The exercise: Please write out the material that follows, exactly as it stands.

Collected material:

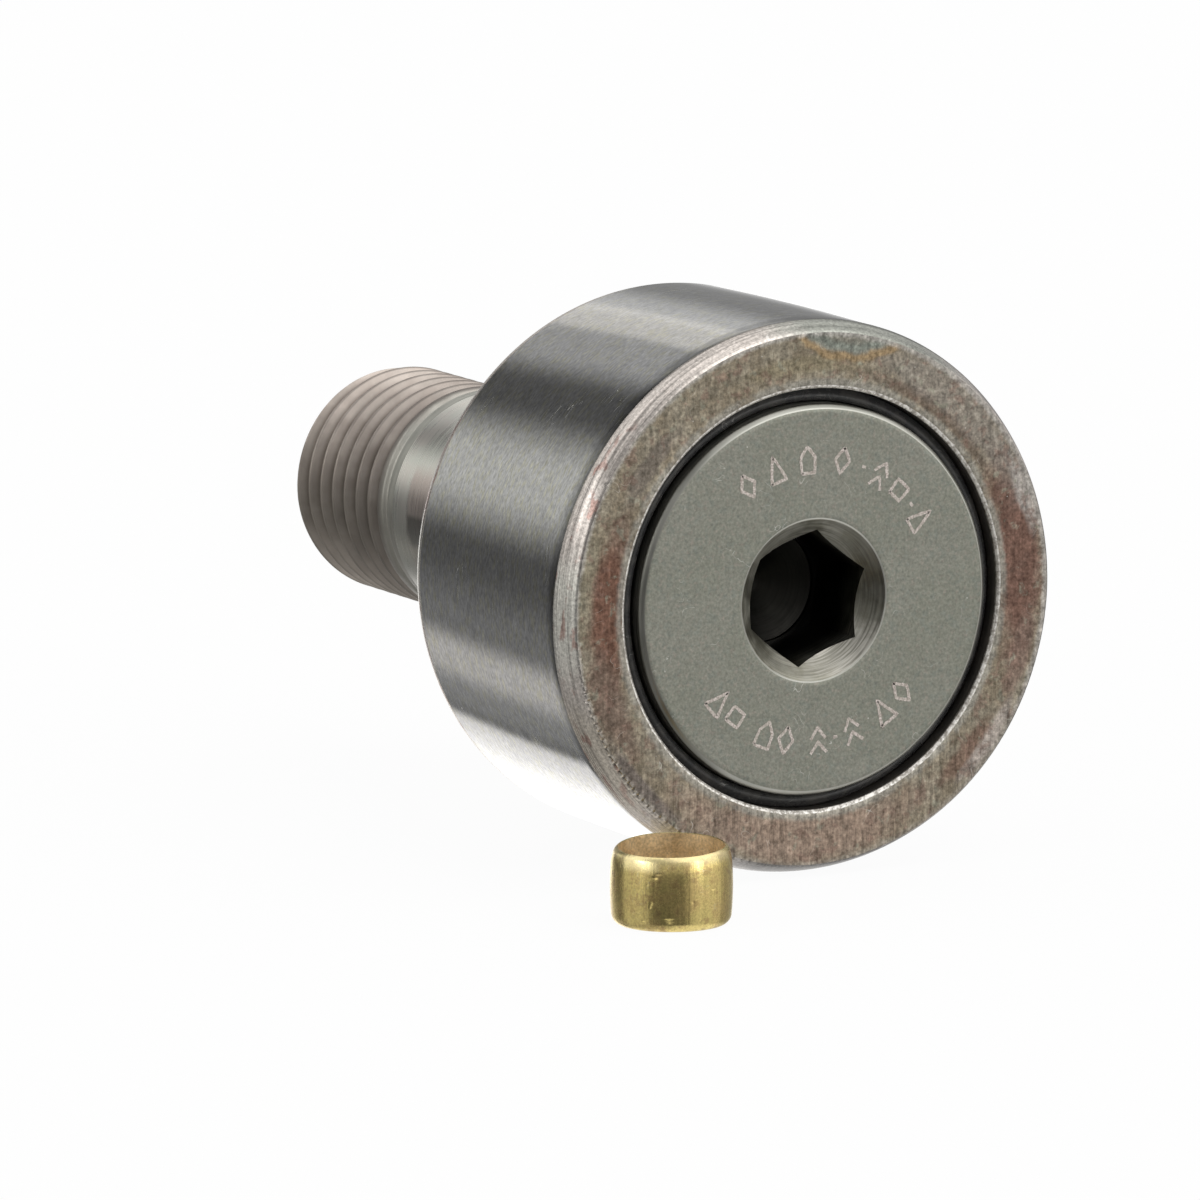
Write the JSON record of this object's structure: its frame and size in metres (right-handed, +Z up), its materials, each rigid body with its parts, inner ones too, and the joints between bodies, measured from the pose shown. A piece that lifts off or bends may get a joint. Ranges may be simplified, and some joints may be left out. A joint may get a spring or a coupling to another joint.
{
  "type": "stud-type needle cam follower",
  "caption": "Sealed stud-type needle cam follower: a crowned steel roller on a threaded stud with a hex-socket head, with its loose brass lubrication plug.",
  "frame": {"origin": "centre of the mounting shoulder, where the rear endplate's outer face meets the shank, on the stud axis", "axes": "+Y along the stud from the head to the threaded end, +Z up, with the roller lying on its tread; +X to the right seen from the head"},
  "size_m": [0.0228, 0.0435, 0.0222],
  "materials": {
    "stud_steel": "hardened steel, matte greenish-grey head, ground shank and brownish thread",
    "ring_steel": "ground tread, heat-tinted brown-grey end faces",
    "endplate_steel": "turned, case-hardened steel, satin",
    "needle_steel": "lapped bearing steel, lightly oiled",
    "seal_rubber": "oiled black nitrile, glossy",
    "plug_brass": "drawn brass, bright with small scratches"
  },
  "bodies": {
    "stud_body": {"stud": "stud_steel", "rear_endplate": "endplate_steel"},
    "roller": {"outer_ring": "ring_steel", "front_seal": "seal_rubber", "rear_seal": "seal_rubber"},
    "needle_complement": {"needle_01": "needle_steel", "needle_02": "needle_steel", "needle_03": "needle_steel", "needle_04": "needle_steel", "needle_05": "needle_steel", "needle_06": "needle_steel", "needle_07": "needle_steel", "needle_08": "needle_steel", "needle_09": "needle_steel", "needle_10": "needle_steel", "needle_11": "needle_steel", "needle_12": "needle_steel", "needle_13": "needle_steel", "needle_14": "needle_steel", "needle_15": "needle_steel", "needle_16": "needle_steel", "needle_17": "needle_steel", "needle_18": "needle_steel", "needle_19": "needle_steel", "needle_20": "needle_steel"},
    "loose_plug": {"lubrication_plug": "plug_brass"}
  },
  "joints": [
    {"name": "roller_spin", "type": "hinge", "parent": "stud_body", "child": "roller", "pos_m": [0, -0.00714, 0], "axis": [0, 1, 0], "continuous": true},
    {"name": "needle_orbit", "type": "hinge", "parent": "stud_body", "child": "needle_complement", "pos_m": [0, -0.00713, 0], "axis": [0, 1, 0], "continuous": true},
    {"name": "plug_lift", "type": "slide", "parent": "stud_body", "child": "loose_plug", "axis": [0, 0, 1], "range_m": [0, 0.025]}
  ],
  "couplings": [
    {"joint": "needle_orbit", "follows": "roller_spin", "ratio": 0.5775}
  ]
}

Solution to this problem:
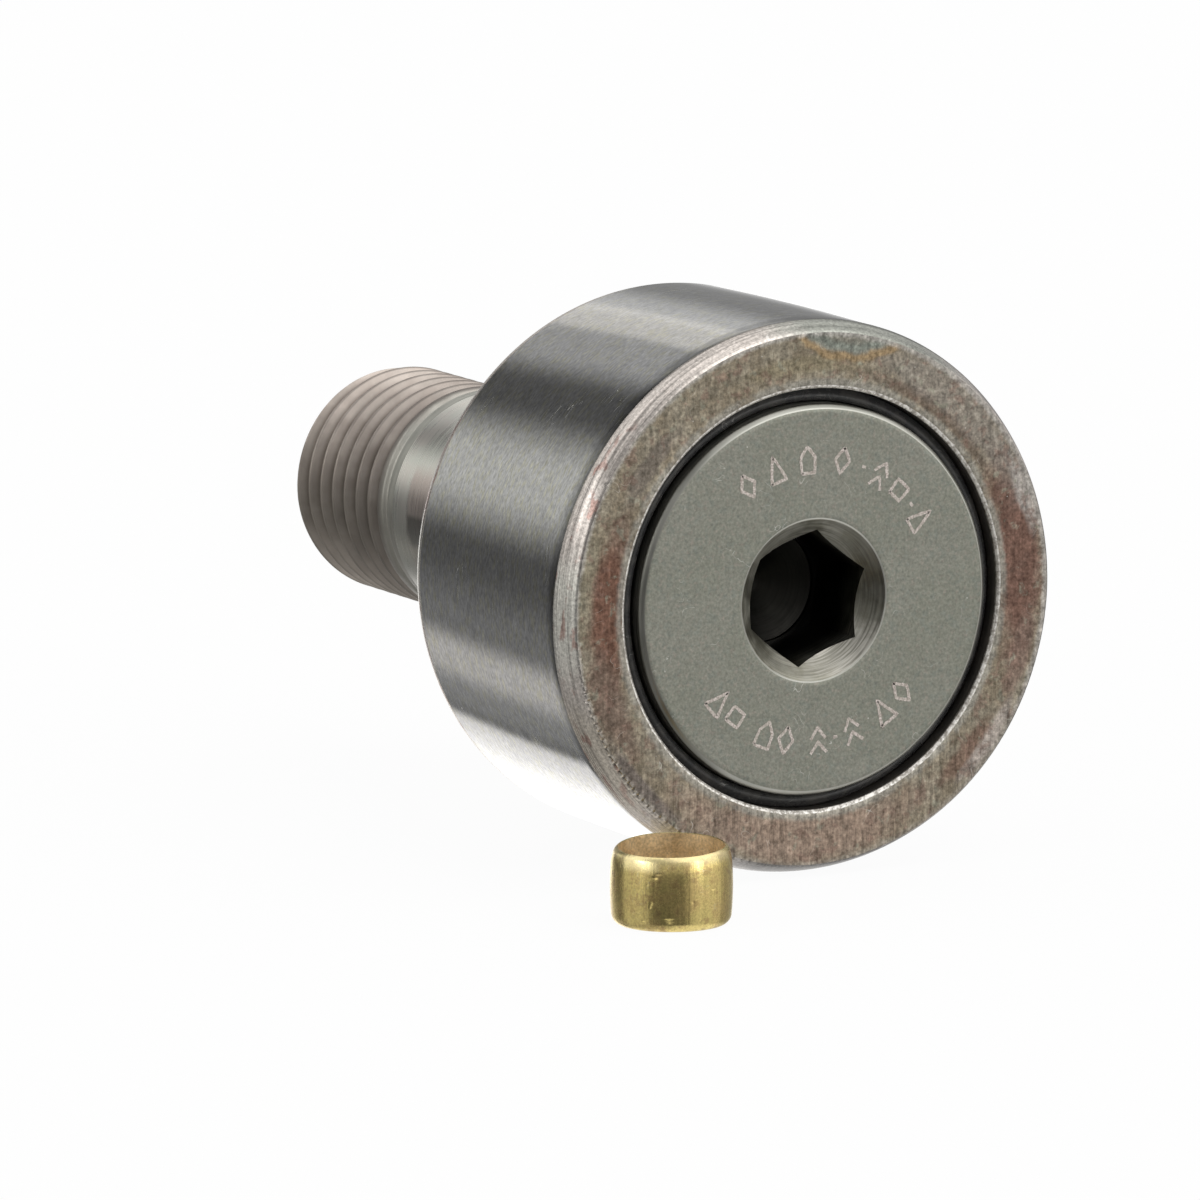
Write the JSON record of this object's structure: its frame and size in metres (right-handed, +Z up), its materials, each rigid body with its parts, inner ones too, and the joints between bodies, measured from the pose shown. A piece that lifts off or bends may get a joint. Ranges may be simplified, and some joints may be left out. A joint may get a spring or a coupling to another joint.
{
  "type": "stud-type needle cam follower",
  "caption": "Sealed stud-type needle cam follower: a crowned steel roller on a threaded stud with a hex-socket head, with its loose brass lubrication plug.",
  "frame": {"origin": "centre of the mounting shoulder, where the rear endplate's outer face meets the shank, on the stud axis", "axes": "+Y along the stud from the head to the threaded end, +Z up, with the roller lying on its tread; +X to the right seen from the head"},
  "size_m": [0.0228, 0.0435, 0.0222],
  "materials": {
    "stud_steel": "hardened steel, matte greenish-grey head, ground shank and brownish thread",
    "ring_steel": "ground tread, heat-tinted brown-grey end faces",
    "endplate_steel": "turned, case-hardened steel, satin",
    "needle_steel": "lapped bearing steel, lightly oiled",
    "seal_rubber": "oiled black nitrile, glossy",
    "plug_brass": "drawn brass, bright with small scratches"
  },
  "bodies": {
    "stud_body": {"stud": "stud_steel", "rear_endplate": "endplate_steel"},
    "roller": {"outer_ring": "ring_steel", "front_seal": "seal_rubber", "rear_seal": "seal_rubber"},
    "needle_complement": {"needle_01": "needle_steel", "needle_02": "needle_steel", "needle_03": "needle_steel", "needle_04": "needle_steel", "needle_05": "needle_steel", "needle_06": "needle_steel", "needle_07": "needle_steel", "needle_08": "needle_steel", "needle_09": "needle_steel", "needle_10": "needle_steel", "needle_11": "needle_steel", "needle_12": "needle_steel", "needle_13": "needle_steel", "needle_14": "needle_steel", "needle_15": "needle_steel", "needle_16": "needle_steel", "needle_17": "needle_steel", "needle_18": "needle_steel", "needle_19": "needle_steel", "needle_20": "needle_steel"},
    "loose_plug": {"lubrication_plug": "plug_brass"}
  },
  "joints": [
    {"name": "roller_spin", "type": "hinge", "parent": "stud_body", "child": "roller", "pos_m": [0, -0.00714, 0], "axis": [0, 1, 0], "continuous": true},
    {"name": "needle_orbit", "type": "hinge", "parent": "stud_body", "child": "needle_complement", "pos_m": [0, -0.00713, 0], "axis": [0, 1, 0], "continuous": true},
    {"name": "plug_lift", "type": "slide", "parent": "stud_body", "child": "loose_plug", "axis": [0, 0, 1], "range_m": [0, 0.025]}
  ],
  "couplings": [
    {"joint": "needle_orbit", "follows": "roller_spin", "ratio": 0.5775}
  ]
}